Here's what we do. We go and sing our music. People do not pay to see a Larry Gatlin or Gatlin Brothers concert to be preached at. We don't pontificate. And I would not ever say, OK, you like the Gatlin boys, you like:

(singing): All the gold in California.


(singing): All the gold in California.

Thank you, lady.

I wouldn't do that.

BEGALA: We're in New York, not Midland. They're not going to know these songs.

GATLIN: They will know. I guarantee you.


GATLIN: I would not ever say, because you like our songs, vote for our guys.


NOVAK: Larry, why is it that so many of the entertainers like the Dixie Chicks and Bruce Springsteen are so hostile to their own country and so antagonistic to America?

GATLIN: Well, because for the same reason that some of your good friends are hostile toward America and do those kind of things. It kind of runs across all socioeconomic and whether they're musicians or entertainers.

I think, for a long time, it's been hip to be on the left. But I like Huey Lewis' deal. He said it's hip to be square. So I'm kind of a square. I believe that there are goal posts, that they do not move at someone's whim. And the Dixie Chicks -- this little deal with Bruce Springsteen, I wrote an op-ed piece in "The Journal." I have met him one time. He was very gracious to me. I loved his music. He's a great singer, great entertainer, great songwriter. We just have a difference of opinion.

And I don't think Bruce would tell his fans, vote for John Kerry just you because you like my music. He says, come out and listen to the issues and let's talk about it.

BEGALA: Larry Gatlin, thanks for coming, explaining the issues.
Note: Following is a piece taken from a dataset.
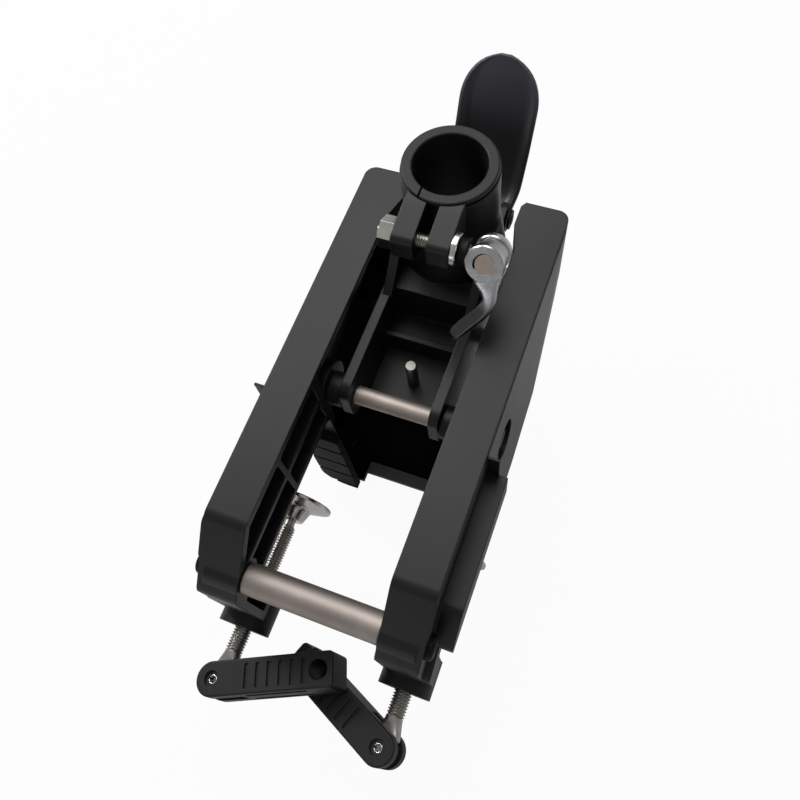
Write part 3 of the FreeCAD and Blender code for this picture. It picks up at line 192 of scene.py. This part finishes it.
# the same coat on the spacers, pale grey at the rims
paleRimPaint = dict(powderCoat, worn="#a9a9a8", wear=1.6, edgeMm=0.45)
# glass-filled nylon, moulded and finely spark-textured: softer black with a broad dull sheen
mouldedNylon = {
    "dark": "#0e0f10", "light": "#131415", "worn": "#2b2c2e", "wear": 0.35, "cloudMm": 18, "grainMm": 0.45,
    "edgeMm": 0.4, "roughness": 0.5, "bump": 0.3, "ior": 1.38,
}
# nylon from a polished mould: near black at the hub, paler upwards to the tip, which is a painted sheen
sheenTippedNylon = {
    "dark": "#0a0a0b", "light": "#0e0f10", "worn": "#303136", "wear": 0.5, "cloudMm": 26, "grainMm": 0.4,
    "edgeMm": 0.5, "roughness": 0.4, "bump": 0.12, "ior": 1.43,
    "along": (0, 0, 1), "fromMm": -14, "toMm": 20, "far": "#46474d",
}
# nitrile rubber, moulded: grey-green black with almost no shine
mouldedRubber = {
    "dark": "#121313", "light": "#1a1c1b", "worn": "#303332", "wear": 0.5, "cloudMm": 9, "grainMm": 0.6,
    "edgeMm": 0.6, "roughness": 0.72, "bump": 0.4, "ior": 1.3,
}
# steel plate with an electrocoat: near black, smoother and flatter than the castings
coatedPlate = {
    "dark": "#08090a", "light": "#0d0e0f", "worn": "#2c2d2f", "wear": 0.5, "cloudMm": 25, "grainMm": 0.5,
    "edgeMm": 0.4, "roughness": 0.5, "bump": 0.08, "ior": 1.25,
}
# the cross plate's electrocoat: a deep matt black on the wall, darker than the other plate, which is painted
# shade; pale grey on the lip at its foot, which is a painted pool of light
shadeWallLitLipPlate = dict(coatedPlate, dark="#030304", light="#070708", worn="#1c1d1f", roughness=0.8, ior=1.05,
                   along=(0, 0, -1), fromMm=125.2, toMm=125.9, far="#77787b")
# satin stainless tube: warm grey, brushed round, with a long soft highlight
brushedStainless = {
    "dark": "#8b827d", "light": "#a0968f", "worn": "#b5aca6", "wear": 0.6, "markMm": 0.7, "filmMm": 14,
    "stretch": (0.25, 3, 3), "edgeMm": 0.3, "roughness": 0.56, "bump": 0.25,
}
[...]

GATLIN: That's fair, isn't it?

BEGALA: That's very fair. Thanks for coming in the CROSSFIRE.

GATLIN: Thanks, Paul.


BEGALA: Good to see you, Larry Gatlin.

From the left, I am Paul Begala. That's it for CROSSFIRE.

NOVAK: From the right, I'm Robert Novak. Join us again next time for another edition of CROSSFIRE.

"WOLF BLITZER REPORTS" starts right now.